Only the doors open to former Attorney Generals remain closed to Bondi. She has the orange evil eye upon her. Beware the king’s wrath, if you dare to employ her. She’s been Orange listed. The king has declared her legal career to be null and void. They took Rudy Giuliani’s law license away, but his career wasn’t as finished as Pam Bondi’s. No media coverage, just fired, and all gone away and disappeared. Just like in the old Soviet Union. Living in a Dacha deep in Siberia somewhere. Ask that question again, and you just might find out for yourself, comrade.
It’s like playing UNO with an invisible deck of cards. No one knows what happens next. The more Trump tries to claim victory, the more he pushes the Iranians away from the peace table. They used to call it the California stop law; the driver with the least expensive car or economy to lose, has the right of way.

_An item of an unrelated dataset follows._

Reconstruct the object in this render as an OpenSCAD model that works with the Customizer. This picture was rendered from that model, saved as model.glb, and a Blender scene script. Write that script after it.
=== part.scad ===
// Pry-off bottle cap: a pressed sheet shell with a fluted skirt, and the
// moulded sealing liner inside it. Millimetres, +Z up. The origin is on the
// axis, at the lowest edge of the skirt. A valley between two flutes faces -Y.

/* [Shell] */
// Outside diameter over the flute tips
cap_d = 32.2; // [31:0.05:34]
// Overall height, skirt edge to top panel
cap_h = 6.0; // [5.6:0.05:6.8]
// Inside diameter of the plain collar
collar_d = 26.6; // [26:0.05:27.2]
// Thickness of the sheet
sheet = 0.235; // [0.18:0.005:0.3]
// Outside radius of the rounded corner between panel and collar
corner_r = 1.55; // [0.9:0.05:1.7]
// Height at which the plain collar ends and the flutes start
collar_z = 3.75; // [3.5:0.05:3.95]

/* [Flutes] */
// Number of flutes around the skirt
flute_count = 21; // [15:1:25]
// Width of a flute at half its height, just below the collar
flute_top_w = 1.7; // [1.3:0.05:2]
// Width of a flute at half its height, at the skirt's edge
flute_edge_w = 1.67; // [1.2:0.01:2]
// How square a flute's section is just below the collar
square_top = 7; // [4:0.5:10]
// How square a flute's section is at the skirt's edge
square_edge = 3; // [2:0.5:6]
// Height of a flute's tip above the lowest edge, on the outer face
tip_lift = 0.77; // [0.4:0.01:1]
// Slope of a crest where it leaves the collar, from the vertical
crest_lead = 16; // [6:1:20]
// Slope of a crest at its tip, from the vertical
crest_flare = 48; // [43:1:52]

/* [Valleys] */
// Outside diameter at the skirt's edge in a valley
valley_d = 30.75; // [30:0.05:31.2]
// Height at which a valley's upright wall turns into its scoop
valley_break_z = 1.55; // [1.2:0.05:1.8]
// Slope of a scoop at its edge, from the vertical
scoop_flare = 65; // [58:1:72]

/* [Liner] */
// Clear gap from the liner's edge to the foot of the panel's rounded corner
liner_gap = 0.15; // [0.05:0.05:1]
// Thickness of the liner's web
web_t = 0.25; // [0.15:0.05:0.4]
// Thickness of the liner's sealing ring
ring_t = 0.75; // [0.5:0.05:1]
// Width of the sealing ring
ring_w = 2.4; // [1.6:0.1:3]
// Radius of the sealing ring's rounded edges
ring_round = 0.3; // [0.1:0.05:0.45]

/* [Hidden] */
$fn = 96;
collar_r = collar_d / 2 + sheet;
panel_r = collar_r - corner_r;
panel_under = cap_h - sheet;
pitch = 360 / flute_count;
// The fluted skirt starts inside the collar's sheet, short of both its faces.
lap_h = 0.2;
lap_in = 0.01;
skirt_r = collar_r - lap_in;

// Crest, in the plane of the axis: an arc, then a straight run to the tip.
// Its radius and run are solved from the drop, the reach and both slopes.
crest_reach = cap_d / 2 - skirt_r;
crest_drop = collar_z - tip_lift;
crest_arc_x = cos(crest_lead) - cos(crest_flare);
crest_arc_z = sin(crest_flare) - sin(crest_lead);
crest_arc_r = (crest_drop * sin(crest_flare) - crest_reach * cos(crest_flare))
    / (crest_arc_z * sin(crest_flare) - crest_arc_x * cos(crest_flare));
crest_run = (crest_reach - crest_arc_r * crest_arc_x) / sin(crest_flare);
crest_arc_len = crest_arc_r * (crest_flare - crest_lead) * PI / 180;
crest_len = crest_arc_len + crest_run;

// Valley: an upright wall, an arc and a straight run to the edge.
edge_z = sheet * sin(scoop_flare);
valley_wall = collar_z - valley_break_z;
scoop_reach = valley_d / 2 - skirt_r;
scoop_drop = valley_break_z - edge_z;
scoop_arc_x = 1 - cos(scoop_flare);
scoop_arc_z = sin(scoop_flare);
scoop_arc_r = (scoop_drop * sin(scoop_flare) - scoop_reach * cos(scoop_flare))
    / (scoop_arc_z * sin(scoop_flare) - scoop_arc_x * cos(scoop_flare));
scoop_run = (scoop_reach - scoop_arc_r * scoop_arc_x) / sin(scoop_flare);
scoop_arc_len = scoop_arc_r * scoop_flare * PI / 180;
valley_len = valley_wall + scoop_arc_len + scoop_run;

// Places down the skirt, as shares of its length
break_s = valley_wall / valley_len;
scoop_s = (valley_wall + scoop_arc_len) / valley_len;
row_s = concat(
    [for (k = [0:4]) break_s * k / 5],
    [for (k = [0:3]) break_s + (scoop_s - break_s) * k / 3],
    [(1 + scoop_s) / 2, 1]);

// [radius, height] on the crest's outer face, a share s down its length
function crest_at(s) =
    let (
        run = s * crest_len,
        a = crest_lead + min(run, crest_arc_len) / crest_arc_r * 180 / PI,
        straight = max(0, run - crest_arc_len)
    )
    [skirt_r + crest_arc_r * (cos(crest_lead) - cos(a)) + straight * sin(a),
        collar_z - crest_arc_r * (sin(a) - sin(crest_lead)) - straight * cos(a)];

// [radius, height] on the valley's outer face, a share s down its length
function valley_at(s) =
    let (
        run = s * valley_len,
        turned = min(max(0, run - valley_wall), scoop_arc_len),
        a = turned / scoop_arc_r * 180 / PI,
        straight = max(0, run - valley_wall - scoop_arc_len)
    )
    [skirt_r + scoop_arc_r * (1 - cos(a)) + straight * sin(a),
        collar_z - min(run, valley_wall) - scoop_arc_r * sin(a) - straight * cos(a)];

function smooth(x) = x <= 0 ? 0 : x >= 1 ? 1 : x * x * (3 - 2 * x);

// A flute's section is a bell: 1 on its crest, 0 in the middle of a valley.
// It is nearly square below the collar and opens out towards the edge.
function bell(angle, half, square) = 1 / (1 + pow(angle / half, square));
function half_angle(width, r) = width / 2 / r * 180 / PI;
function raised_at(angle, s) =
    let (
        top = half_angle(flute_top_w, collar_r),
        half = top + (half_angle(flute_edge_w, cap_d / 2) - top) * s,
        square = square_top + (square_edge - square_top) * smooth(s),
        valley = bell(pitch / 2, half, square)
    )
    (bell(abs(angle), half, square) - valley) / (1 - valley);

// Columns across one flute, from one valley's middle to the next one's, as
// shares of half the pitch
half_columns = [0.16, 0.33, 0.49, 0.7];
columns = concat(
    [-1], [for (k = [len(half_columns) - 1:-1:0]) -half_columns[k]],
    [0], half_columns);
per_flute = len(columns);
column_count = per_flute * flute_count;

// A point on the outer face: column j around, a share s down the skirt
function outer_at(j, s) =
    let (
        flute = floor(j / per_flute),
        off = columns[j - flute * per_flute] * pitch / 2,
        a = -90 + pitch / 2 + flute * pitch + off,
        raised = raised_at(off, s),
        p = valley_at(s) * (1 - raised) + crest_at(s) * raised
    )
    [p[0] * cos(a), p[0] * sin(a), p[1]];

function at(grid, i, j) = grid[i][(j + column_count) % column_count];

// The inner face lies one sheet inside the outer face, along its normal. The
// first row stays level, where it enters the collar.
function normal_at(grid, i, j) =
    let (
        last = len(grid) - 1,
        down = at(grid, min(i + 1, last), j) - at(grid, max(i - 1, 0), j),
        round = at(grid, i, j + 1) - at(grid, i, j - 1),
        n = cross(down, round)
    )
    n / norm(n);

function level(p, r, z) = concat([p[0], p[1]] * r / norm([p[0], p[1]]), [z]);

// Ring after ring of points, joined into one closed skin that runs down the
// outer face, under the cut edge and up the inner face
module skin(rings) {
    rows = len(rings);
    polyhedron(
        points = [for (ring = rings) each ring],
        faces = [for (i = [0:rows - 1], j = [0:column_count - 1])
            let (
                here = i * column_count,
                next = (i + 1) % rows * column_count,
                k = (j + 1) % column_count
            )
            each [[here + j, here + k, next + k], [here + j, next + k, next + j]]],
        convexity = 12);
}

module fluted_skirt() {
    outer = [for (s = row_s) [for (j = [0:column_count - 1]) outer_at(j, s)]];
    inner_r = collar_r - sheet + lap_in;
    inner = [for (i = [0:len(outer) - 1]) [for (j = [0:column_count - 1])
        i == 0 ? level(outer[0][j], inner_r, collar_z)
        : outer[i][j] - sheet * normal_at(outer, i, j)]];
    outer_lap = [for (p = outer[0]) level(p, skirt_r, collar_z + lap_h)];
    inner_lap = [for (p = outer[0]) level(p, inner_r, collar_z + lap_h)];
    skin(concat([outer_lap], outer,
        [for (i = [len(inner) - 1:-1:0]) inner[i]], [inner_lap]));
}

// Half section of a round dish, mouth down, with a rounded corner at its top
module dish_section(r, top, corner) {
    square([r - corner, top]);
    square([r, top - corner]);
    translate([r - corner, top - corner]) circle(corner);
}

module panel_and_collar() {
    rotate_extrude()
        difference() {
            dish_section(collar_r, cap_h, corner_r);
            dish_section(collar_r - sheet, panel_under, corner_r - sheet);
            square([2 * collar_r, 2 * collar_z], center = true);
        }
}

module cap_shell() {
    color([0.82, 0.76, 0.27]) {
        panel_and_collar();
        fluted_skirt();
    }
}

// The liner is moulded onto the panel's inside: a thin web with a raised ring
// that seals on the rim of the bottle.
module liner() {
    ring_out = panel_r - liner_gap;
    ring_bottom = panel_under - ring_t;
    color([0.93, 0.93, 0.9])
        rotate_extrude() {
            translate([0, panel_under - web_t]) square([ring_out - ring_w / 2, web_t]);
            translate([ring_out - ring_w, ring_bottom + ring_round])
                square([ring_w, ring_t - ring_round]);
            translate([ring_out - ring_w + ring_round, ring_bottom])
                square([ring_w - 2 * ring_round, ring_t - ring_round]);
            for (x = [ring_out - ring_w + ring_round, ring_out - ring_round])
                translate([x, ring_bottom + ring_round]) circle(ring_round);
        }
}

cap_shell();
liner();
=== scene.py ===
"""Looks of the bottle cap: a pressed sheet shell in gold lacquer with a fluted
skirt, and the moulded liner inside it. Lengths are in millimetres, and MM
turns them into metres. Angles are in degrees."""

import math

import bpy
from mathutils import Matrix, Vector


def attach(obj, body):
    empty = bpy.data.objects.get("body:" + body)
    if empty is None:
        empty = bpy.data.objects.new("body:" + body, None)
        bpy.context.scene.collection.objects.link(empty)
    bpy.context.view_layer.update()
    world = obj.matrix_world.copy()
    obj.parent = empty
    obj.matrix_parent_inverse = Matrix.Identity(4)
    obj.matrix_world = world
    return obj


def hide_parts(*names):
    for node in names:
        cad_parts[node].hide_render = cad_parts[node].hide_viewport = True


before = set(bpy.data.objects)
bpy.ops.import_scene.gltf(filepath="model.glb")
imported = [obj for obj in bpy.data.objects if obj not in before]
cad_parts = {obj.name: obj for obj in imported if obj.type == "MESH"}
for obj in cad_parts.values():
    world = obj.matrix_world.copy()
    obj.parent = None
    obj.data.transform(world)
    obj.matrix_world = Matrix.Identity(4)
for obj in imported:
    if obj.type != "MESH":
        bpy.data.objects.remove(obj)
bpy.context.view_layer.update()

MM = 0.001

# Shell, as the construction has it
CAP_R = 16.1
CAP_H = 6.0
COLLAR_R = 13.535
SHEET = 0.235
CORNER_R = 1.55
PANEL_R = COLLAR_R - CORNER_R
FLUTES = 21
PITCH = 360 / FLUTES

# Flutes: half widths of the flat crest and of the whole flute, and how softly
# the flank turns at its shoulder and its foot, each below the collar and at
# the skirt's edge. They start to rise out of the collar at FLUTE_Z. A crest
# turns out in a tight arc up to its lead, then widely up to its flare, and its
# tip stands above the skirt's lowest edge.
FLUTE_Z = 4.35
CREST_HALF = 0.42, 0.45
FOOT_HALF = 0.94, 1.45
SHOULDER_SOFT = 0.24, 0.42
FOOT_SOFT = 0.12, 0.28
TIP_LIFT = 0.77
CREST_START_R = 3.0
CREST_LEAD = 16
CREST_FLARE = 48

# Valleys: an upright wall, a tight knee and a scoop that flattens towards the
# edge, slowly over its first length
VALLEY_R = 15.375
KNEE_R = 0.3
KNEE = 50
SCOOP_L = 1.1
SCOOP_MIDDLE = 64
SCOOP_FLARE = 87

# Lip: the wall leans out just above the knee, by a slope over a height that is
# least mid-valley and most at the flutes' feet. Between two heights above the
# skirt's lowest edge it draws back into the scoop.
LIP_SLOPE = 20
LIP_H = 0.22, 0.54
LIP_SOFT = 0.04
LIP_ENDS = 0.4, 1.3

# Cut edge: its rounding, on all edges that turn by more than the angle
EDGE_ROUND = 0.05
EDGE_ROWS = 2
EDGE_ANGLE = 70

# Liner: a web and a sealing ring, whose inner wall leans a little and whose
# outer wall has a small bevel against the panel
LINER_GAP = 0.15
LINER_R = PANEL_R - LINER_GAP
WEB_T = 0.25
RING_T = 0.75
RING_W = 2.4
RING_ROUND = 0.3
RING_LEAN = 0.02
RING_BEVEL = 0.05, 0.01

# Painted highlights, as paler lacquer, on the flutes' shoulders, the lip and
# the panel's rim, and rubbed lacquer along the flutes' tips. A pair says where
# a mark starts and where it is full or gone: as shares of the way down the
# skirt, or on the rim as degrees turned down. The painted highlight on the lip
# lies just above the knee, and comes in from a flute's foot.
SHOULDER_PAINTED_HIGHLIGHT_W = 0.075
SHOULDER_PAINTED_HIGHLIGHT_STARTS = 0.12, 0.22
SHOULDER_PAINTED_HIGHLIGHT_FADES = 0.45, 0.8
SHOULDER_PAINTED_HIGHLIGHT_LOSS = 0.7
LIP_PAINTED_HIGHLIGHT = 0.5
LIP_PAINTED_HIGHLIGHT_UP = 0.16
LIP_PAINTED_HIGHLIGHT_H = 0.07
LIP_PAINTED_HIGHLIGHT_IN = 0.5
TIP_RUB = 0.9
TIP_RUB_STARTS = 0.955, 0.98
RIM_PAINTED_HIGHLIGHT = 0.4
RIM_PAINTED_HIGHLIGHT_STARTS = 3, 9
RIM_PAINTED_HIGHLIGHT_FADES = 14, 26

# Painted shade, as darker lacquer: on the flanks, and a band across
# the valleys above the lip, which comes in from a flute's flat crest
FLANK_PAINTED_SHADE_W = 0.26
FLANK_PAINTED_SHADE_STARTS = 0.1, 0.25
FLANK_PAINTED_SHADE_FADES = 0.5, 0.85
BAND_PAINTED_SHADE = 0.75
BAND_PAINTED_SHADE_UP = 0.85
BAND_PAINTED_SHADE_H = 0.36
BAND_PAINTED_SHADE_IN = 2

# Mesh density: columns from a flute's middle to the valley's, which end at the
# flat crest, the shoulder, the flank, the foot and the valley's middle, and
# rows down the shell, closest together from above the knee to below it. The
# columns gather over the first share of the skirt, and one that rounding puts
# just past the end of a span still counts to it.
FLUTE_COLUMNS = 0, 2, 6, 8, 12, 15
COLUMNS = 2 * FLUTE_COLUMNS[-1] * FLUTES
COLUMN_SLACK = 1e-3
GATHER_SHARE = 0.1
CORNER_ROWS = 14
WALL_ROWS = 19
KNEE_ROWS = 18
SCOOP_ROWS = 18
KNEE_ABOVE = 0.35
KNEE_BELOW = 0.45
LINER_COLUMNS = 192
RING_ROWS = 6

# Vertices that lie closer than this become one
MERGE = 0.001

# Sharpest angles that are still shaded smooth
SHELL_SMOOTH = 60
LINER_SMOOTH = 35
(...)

Who cares who actually won the war? Right? Sign here! Smile for the cameras! Shoot the film; we can add in our own headlines later. Iran surrendered today to the forces of Donald Trump. The media is the message. The media is product, and the media can come out as applesauce or toothpaste, victory or defeat, when going full Winston Smith
“In the land of the blind, the one-eyed man is a hallucinating idiot…for he sees what no one else does: things that, to everyone else, are not there.”